March 14, 1939: The Monitor reports that the task of renaming city streets has been turned over to the city planning board by an aldermanic committee that has had the job for nine months and renamed just one street.
March 14, 1947: The Monitor editorializes in favor of the construction of a city swimming pool – and a plan to charge swimmers a fee: “It is no more unreasonable to expect swimmers to pay something for this privilege than it is to expect golfers at Beaver Meadow or tennis players at Memorial Field to pay enough to cover the costs of their sport.”
March 14, 1996: In Concord three weeks after the presidential primary, Sen. Bob Kerrey of Nebraska says if he is to run for president in 2000, he will have to find a burning desire within him. He learned from his unsuccessful 1992 run, he says, that being angry with George Bush was an inadequate reason. Ultimately, Kerrey will bow out.
March 15, 1878: After two trials, Joseph Lapage is executed for the ghastly murder of Josie Langmaid. Miss Langmaid, a student at Pembroke Academy, was dragged into the woods, raped and decapitated the morning of Oct. 14, 1875. A prison historian remarks: “The evidence against him at the best was scant, but his guilt was black as night.” In his last hours, Lapage reportedly says: “Me kill girl.”
March 15, 2002: Nearly 50 years after the concept of a Northwest Bypass emerged, the city of Concord has received a wetlands permit needed to build a portion of the road, the Monitor reports.
March 16, 2003: Gov. Craig Benson’s proposed budget would reduce the prison staff looking after state inmates and shrink funding for education and rehabilitation, despite a growing number of residents behind bars, the Monitor reports. It could also increase crowding at the Concord prison.
March 17, 2000: The attorney general announces a breakthrough in the 1981 murder of Concord resident Yvonne Fine. Joseph Whittey, who’s been in prison on an unrelated attempted murder conviction since 1990, is now charged with first-degree murder in the death of the 81-year-old woman.
March 17, 2001: Many Bow residents wake up to a surprise, learning that the school bond they defeated the night before isn’t dead just yet. Hundreds of voters went home after a proposal to build a $5.9 million elementary school had failed. Much later in the meeting, however, the issue was reopened when a motion to reconsider was approved by the remaining voters. Ultimately, the initial vote will stand.
March 18, 1852: George G. Fogg, Concord editor, Free Soil leader and temperance man, puts the best face on his party’s election loss to the Democrats. “The men who have carried this state by rum this year must take the responsibility for it next year,” he writes. “The wedge they have so successfully used to divide and conquer their opponents will, ere long, be found severing the joints and marrow of their organization.”

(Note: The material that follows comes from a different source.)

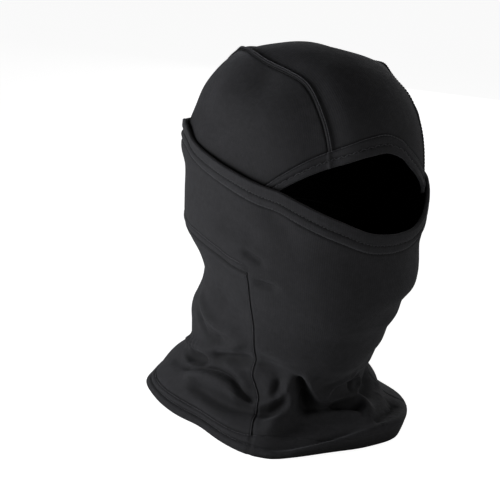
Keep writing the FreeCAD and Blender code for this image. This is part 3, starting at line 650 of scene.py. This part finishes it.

March 18, 1949: Concord native Edward Brooks wins promotion to lieutenant general in the U.S. Army. From a second lieutenant of cavalry during World War I through his post-World War II service in the Caribbean, Brooks has had a distinguished military career. He won the Distinguished Service Cross for heroism in World War I and the Silver Star, Bronze Star and French Croix de Guerre, among other decorations, during World War II.
March 18, 2001: The college basketball season for Concord’s Matt Bonner and his Florida teammates comes to an abrupt end when the Gators, a No. 3 seed, are routed by No. 11 Temple in the second round of the NCAA tournament. Bonner, a sophomore, scores 13 points and grabs 11 rebounds in the loss.
March 19, 1967: The calendar says spring is about to start, but few believe it. The low temperature in Concord falls to 16 below zero, tying the record for the coldest March day in the 20th century. This follows a reading of 13 below the day before and 10 below the day before that.
March 19, 2000: On its way to the NCAA championship game, fifth-seeded Florida cruises past fourth-seeded Illinois in the second round of the men’s basketball tournament. Concord’s Matt Bonner, a freshman, sums up his first weekend of March Madness this way: “Before the game I was nervous . . . oh wow, I can’t even explain how nervous I was. But once you go up and down the court a few times, you forget about it.”
March 19, 2002: In Concord after less than three hours of deliberation, jurors decide that Dwayne Thompson murdered his longtime roommate Robert Provencher, the man known by Main Street regulars as “Cigar Bob” for his ever-present smokes of choice.
March 20, 2002: An apartment fire on Maplewood Lane in Penacook leaves dozens of residents homeless. Nobody is hurt.